福生の幸楽園(福生市熊川)で6月26日、小説家の谷津矢車さんが、「蔦屋重三郎は何者か」をテーマに史実をベースにして講演を行った。主催は青梅優法会で、会員20人が聴講した。
谷津さんが重三郎を主人公に「蔦屋」(文春文庫)を描いたのは11年前のこと。歴史資料に乏しく、その頃、蔦屋を取り上げた作品は少なかった。谷津さんは「江戸中期の出版界に彗星(すいせい)のごとく登場し、瞬く間に頂点にまで上り詰めた版元、それが重三郎」と、その生涯を紹介した。
1775年、地本問屋鱗形屋と付き合いのあった絵師や作家が蔦屋に移籍する。「その背景には蔦屋の吉原人脈があったのでは」と紹介。

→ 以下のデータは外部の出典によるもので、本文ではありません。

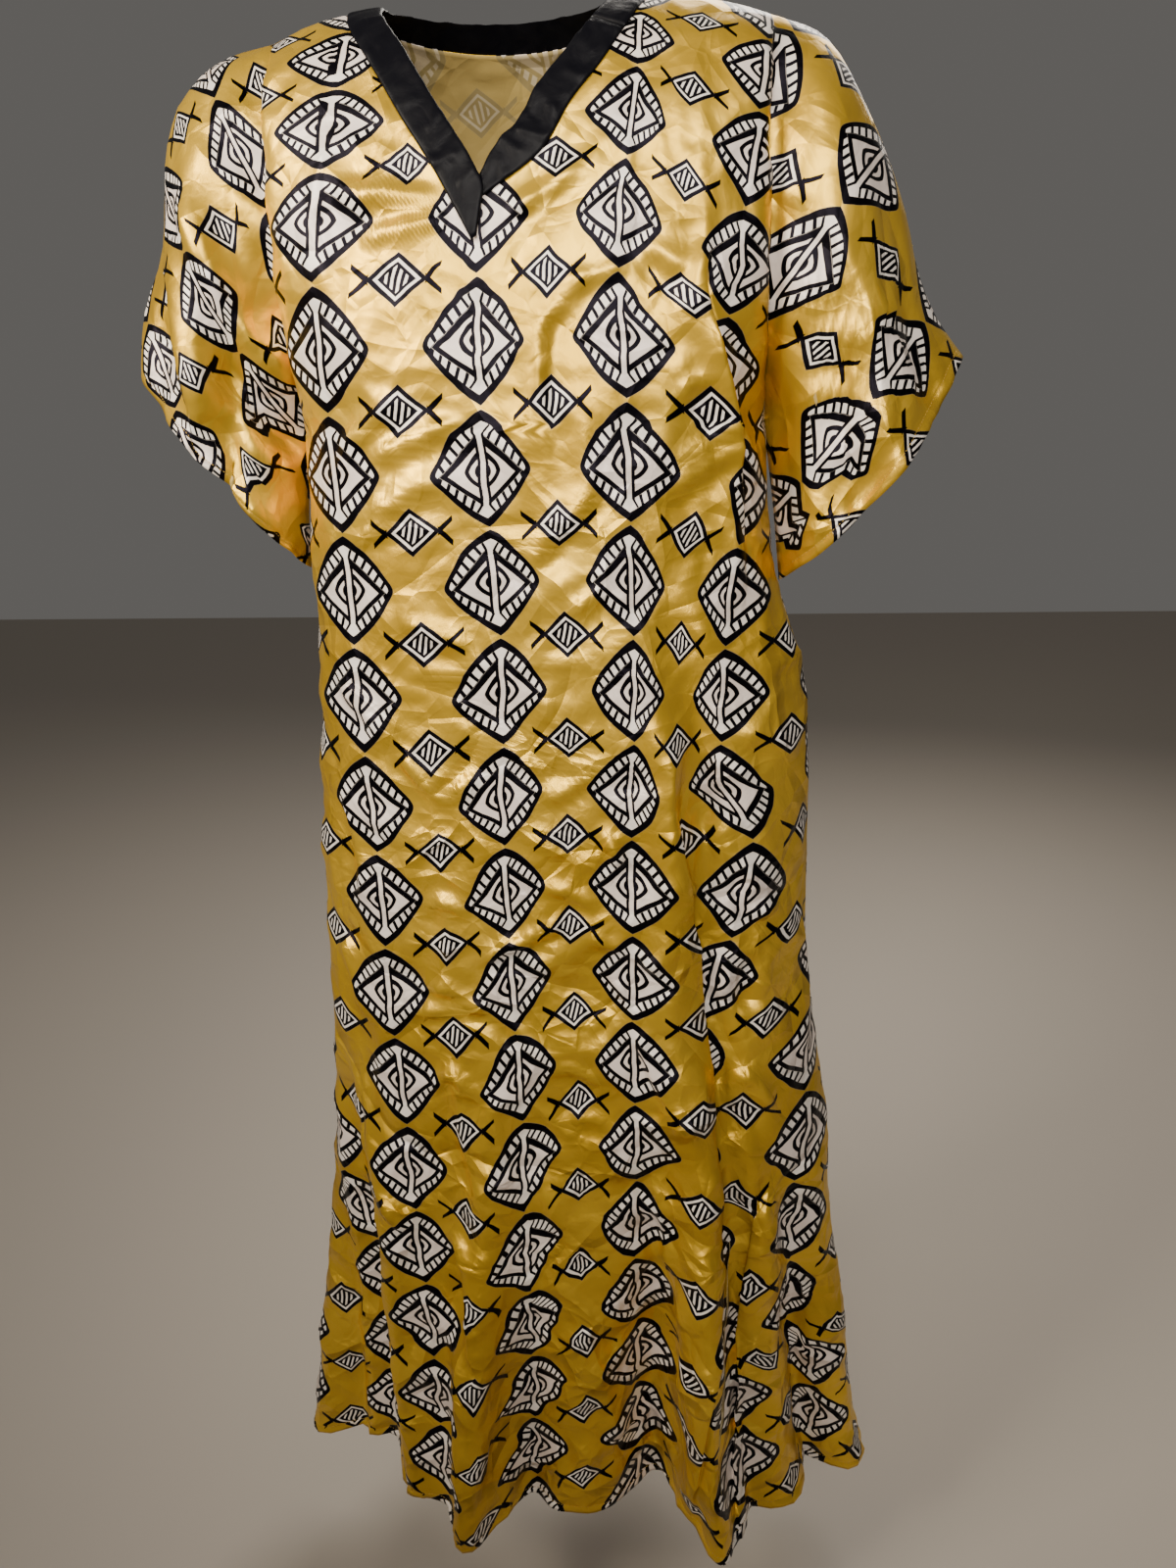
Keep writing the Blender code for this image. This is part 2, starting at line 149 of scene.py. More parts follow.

同年、当時人気の絵師を起用し、自ら吉原の女郎や店を紹介する雑誌「吉原細見」を版行するが、「情報が古く使えず、新たに情報をアップデートしたほか、江戸土産としても人気だったことに着目。挿絵を入れヒットさせた」とした。
1783年には、江戸の地本問屋の丸屋小兵衛の店を買い上げ日本橋通油町に進出。「業界の一丁目で、江戸の地本問屋が集まる激戦地。その頃、新人絵師、喜多川歌麿を起用。大田南畝、恋川春町らと付き合いを深めている。重三郎の商売は、鱗形屋から引き抜いた大作家を伸ばし、自分で見いだした新人を売り出すという計画的な事業展開だった」と解説した。
その後も天明狂歌ブームに乗り、狂歌本を売り出し、世相を描写した読み物の黄表紙、歌麿の美人画や東洲斎写楽の役者絵など人気作を連発した。
谷津さんは「重三郎に関する資料は本当に少ない。人となりも不明。さまざまな人が小説や演劇などで扱っているが、ほとんどが想像なので、創作話を面白がって読んでもらえたら作家としてうれしい限り」と締めくくった。
同会の小澤順一郎会長は「青梅出身の若手作家が活躍する姿が市民として誇りであり、うれしい」と今後の健筆に期待を寄せた。